Run only selected steps

python scripts/experiments/reproduce_paper.py \
    --profile article \
    --step medium_budget \
    --step external_benchmarks

Important Defaults

The structured runner now uses the maintained modern defaults:

  • tuned TGNN config: configs/paper_config_tuned.yaml
  • canonical split mode: solute_scaffold
  • multi-seed count: 5
  • medium-budget comparison on the full scaffold split
  • external baselines:
  • FastSolv mode = both
  • SolProp mode = native

That is different from the older shell script, which hardcoded a broader legacy TGNN config and did not treat the external article baselines as part of the default reproduction path.

Expected Artifacts

Core profile

  • results/multi_seed_results.json
  • results/full_evaluation.json
  • results/split_comparisons.json
  • tables/
  • figures/
  • results/reproduction/core_summary.json

Article profile

  • everything from core
  • results/medium_budget/
  • results/external_baselines/article_benchmark/summary.csv
  • results/external_baselines/article_benchmark/comparison.json
  • results/reproduction/article_summary.json
  • benchmark sidecars under the generated bundles:
  • run_manifest.json
  • benchmark_card.json

Full profile

  • everything from article
  • results/split_late_multi_seed_results.json
  • results/directgnn_multi_seed_results.json
  • results/error_analysis.json
  • results/ablation.json
  • results/learning_curves.json
  • results/temperature_extrapolation.json
  • results/physics_validation.json
  • results/significance.json
  • results/full_budget_experiment/
  • results/reproduction/full_summary.json

Supplementary Outputs

scripts/experiments/generate_supplementary.py now also looks for canonical external/custom benchmark bundles and emits an additional table summarizing those baselines when available.
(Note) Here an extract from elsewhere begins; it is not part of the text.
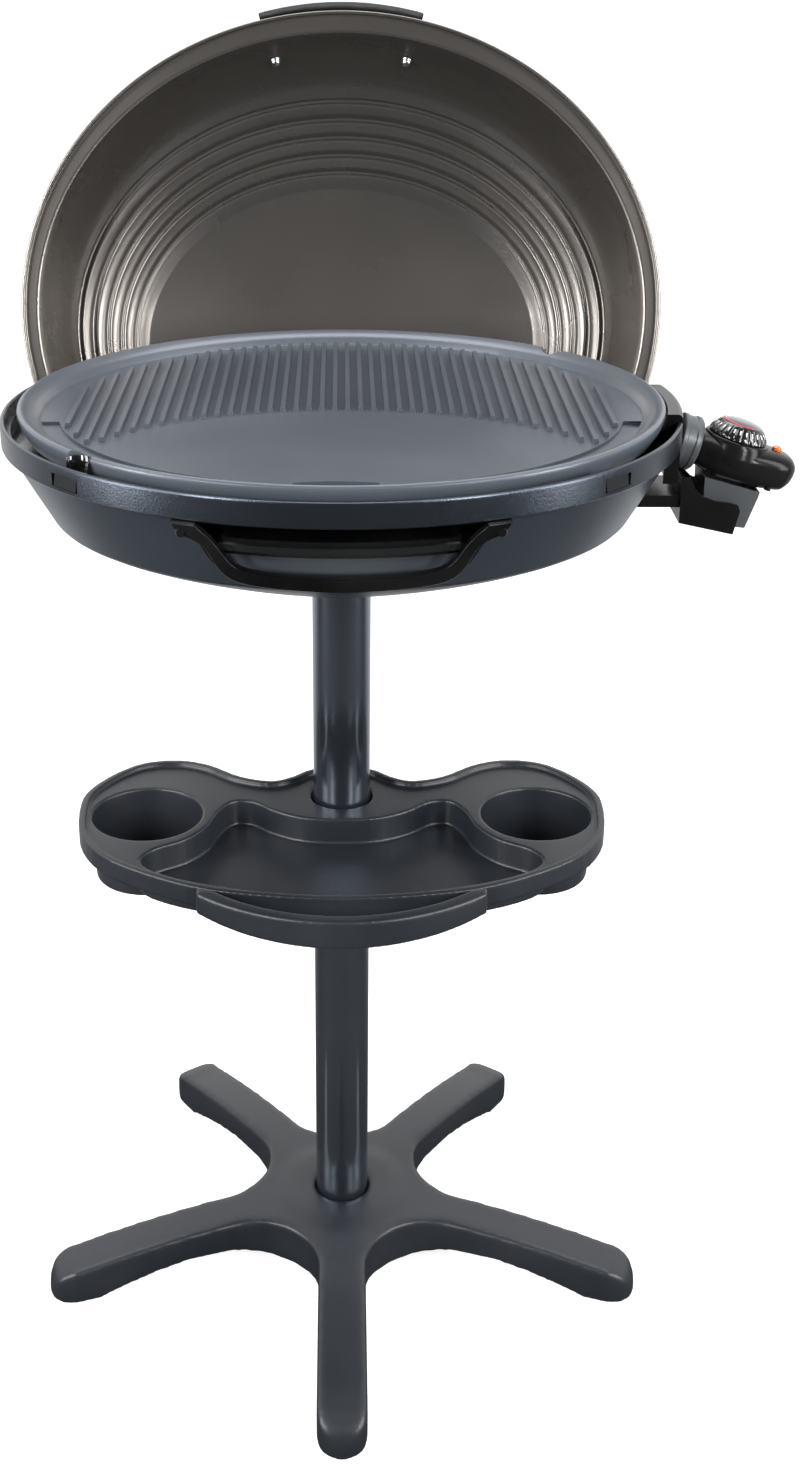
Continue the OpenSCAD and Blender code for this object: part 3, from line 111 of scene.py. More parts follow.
def finish(name, colour, rough, metallic=0.0, coat=0.0, coat_rough=0.1, spec=0.5,
           mottle=0.08, mottle_scale=9.0, grain=0.0, grain_scale=900.0):
    """A material with cloudy colour, a little uneven gloss and, if asked, fine grain."""
    mat = bpy.data.materials.new(name)
    mat.use_nodes = True
    nodes, links = mat.node_tree.nodes, mat.node_tree.links
    shader = nodes["Principled BSDF"]
    shader.inputs["Metallic"].default_value = metallic
    shader.inputs["Coat Weight"].default_value = coat
    shader.inputs["Coat Roughness"].default_value = coat_rough
    shader.inputs["Specular IOR Level"].default_value = spec
    place = nodes.new("ShaderNodeTexCoord")
    cloud = noise(nodes, links, place, mottle_scale, CLOUD_DETAIL)
    ramp = nodes.new("ShaderNodeValToRGB")
    base = linear(colour)
    low, high = ramp.color_ramp.elements
    low.position, high.position = CLOUD_LOW, CLOUD_HIGH
    low.color = mixed(base, BLACK, mottle)
    high.color = mixed(base, WHITE, mottle * CLOUD_LIFT)
    links.new(cloud.outputs["Fac"], ramp.inputs["Fac"])
    links.new(ramp.outputs["Color"], shader.inputs["Base Color"])
    gloss = nodes.new("ShaderNodeMapRange")
    gloss.inputs["To Min"].default_value = max(GLOSS_LEAST, rough - GLOSS_SPREAD)
    gloss.inputs["To Max"].default_value = min(1.0, rough + GLOSS_SPREAD)
    links.new(cloud.outputs["Fac"], gloss.inputs["Value"])
    links.new(gloss.outputs["Result"], shader.inputs["Roughness"])
    if grain:
        speck = noise(nodes, links, place, grain_scale, GRAIN_DETAIL)
        bump = nodes.new("ShaderNodeBump")
        bump.inputs["Strength"].default_value = grain
        bump.inputs["Distance"].default_value = GRAIN_DEPTH
        links.new(speck.outputs["Fac"], bump.inputs["Height"])
        links.new(bump.outputs["Normal"], shader.inputs["Normal"])
    return mat


MATERIALS = {
    "base_plastic": finish("base_plastic", "#181c22", 0.38, grain=0.25, spec=0.5),
    "tube_paint": finish("tube_paint", "#767e88", 0.17, metallic=0.95, spec=0.5),
    "rubber": finish("rubber", "#0f1011", 0.7, grain=0.2, spec=0.3),
    "bowl_paint": finish("bowl_paint", "#515962", 0.34, metallic=0.8, spec=0.6,
                         grain=0.3, grain_scale=600),
    "rim_paint": finish("rim_paint", "#40464e", 0.28, metallic=0.9, spec=0.6,
                        grain=0.25, grain_scale=600),
    "plate_coat": finish("plate_coat", "#555b64", 0.33, metallic=0.35, spec=0.8,
                         grain=0.15, grain_scale=700),
    "lid_paint": finish("lid_paint", "#77736f", 0.27, metallic=0.9, spec=0.5,
                        mottle=0.04, mottle_scale=5, grain=0.06, grain_scale=1500),
    "black_plastic": finish("black_plastic", "#050506", 0.2, grain=0.05, spec=0.14),
    "gloss_black": finish("gloss_black", "#0b0c0d", 0.14, coat=0.5, coat_rough=0.06),
    "grey_metal": finish("grey_metal", "#4e5154", 0.35, metallic=0.3),
    "steel": finish("steel", "#a9abad", 0.28, metallic=1.0),
    "reflector": finish("reflector", "#c9cbcc", 0.25, metallic=1.0),
    "contact_brass": finish("contact_brass", "#b8955a", 0.3, metallic=1.0),
    "lamp_orange": finish("lamp_orange", "#d8641a", 0.18, coat=0.6, coat_rough=0.05),
    "switch_body": finish("switch_body", "#c8b58a", 0.6),
}
BLACK_STEEL = finish("black_steel", "#17181a", 0.3, metallic=0.6)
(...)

That means the article profile can feed both:

  • the Benchmark Studio inside the lab
  • the supplementary-table generator

from the same canonical summary.csv + report.json + predictions.csv bundles.

If you want to freeze the resulting artifact snapshot for sharing or a paper appendix, follow the reproduction run with:

python scripts/experiments/build_benchmark_release.py ...

Validation Guidance

A successful reproduction run means:

  • the structured runner completes or skips optional external steps with clear status in results/reproduction/<profile>_summary.json
  • the best TGNN checkpoint resolves cleanly into results/full_evaluation.json
  • figures and supplementary tables are regenerated from the produced artifacts
  • benchmark bundles are present when the article or full profile is used

Exact numeric values still depend on:

  • hardware
  • optional dependency stacks
  • runtime availability for FastSolv and SolProp
  • seed reuse versus fresh retraining

Treat the generated artifacts from your run as the authoritative output.

Scope Boundary

The structured runner is now the maintained paper-reproduction surface. Standalone scripts such as:

  • scripts/experiments/run_full_budget_experiment.py
  • scripts/experiments/run_medium_budget_comparison.py
  • scripts/experiments/run_external_baseline_benchmark.py

remain useful individually, but they are now also integrated into the maintained reproduction profiles instead of living completely outside the default paper path.